Esse fosso entre a artificialidade das civilizações e a natureza
primigênia foi-se alargando progressivamente. Seu ritmo vai sendo acelerado
pelas conquistas tecnológicas que levam cada vez mais eficiência para a
exploração dos recursos naturais e a consequente humanização dos ecossistemas originais. A
intimidade com a natureza virgem passa
cada vez mais ao plano de um paraíso perdido, mas não esquecido.
A
entrada triunfal da era da máquina no século XVIII representou, por assim, dizer
a troca para quinta marcha a aceleração do motor do progresso de um lado e do
outro o sacrifício da natureza. Em menos de três séculos generalizou-se uma
inegável melhoria na qualidade de vida em todos os sentidos da espécie humana.

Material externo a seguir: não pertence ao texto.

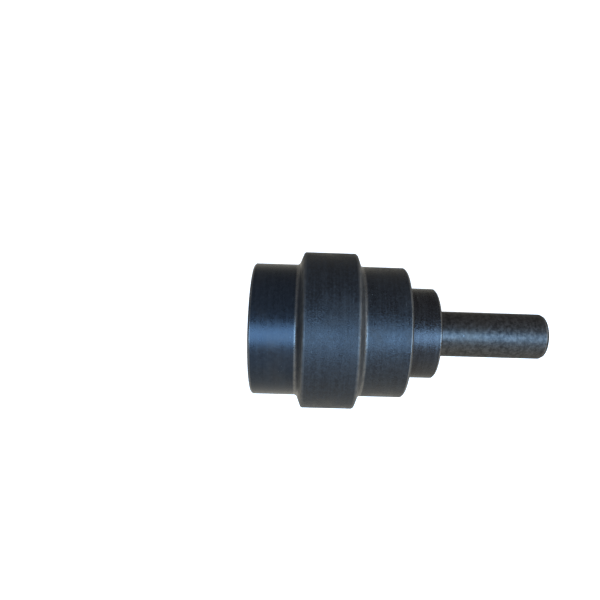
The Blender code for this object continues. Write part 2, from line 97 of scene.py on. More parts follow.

A natureza fornecedora de todos os recursos e matérias primas sofreu e continua
sofrendo um saque assustador. Chegou ao nível de alerta dos poderosos de mundo e
as pessoas comuns. O progresso gerado pela espoliação da natureza possibilitou
a concentração de milhões de pessoas em metrópoles e megalópoles, passando a
existência na mais absoluta artificialidade. O contato com o meio ambiente
natural acontece pelos documentários exibidos pela mídia ou escapadas
esporádicas para longe do odor do asfalto que empesta a atmosfera das cidades.
Todo
esse distanciamento, mesmo daqueles que nasceram e cresceram na absoluta
artificialidade, não foi capaz de atrofiar as raízes humanas existencialmente
mergulhadas no chão da “nossa mãe e pátria”. Explica-se assim a nostalgia
atávica latente no íntimo de cada ser humano pelo paraíso perdido mas não
esquecido. E basta uma fresta mínima na artificialidade urbana, para que a
nostalgia se transforme num ímpeto irresistível para encher os pulmões, pelo
menos por algumas horas, com o ar puro nas nesgas ainda disponíveis do “paraíso
perdido mas não esquecido”.
Preservar
áreas naturais características ou, se preferirmos, monumentos naturais e pô-los
à disposição do povo, além de mostrar como foi o “paraíso perdido”, vem a ser
um bom negócio. Um bom exemplo são os parques e as florestas nacionais dos Estados Unidos.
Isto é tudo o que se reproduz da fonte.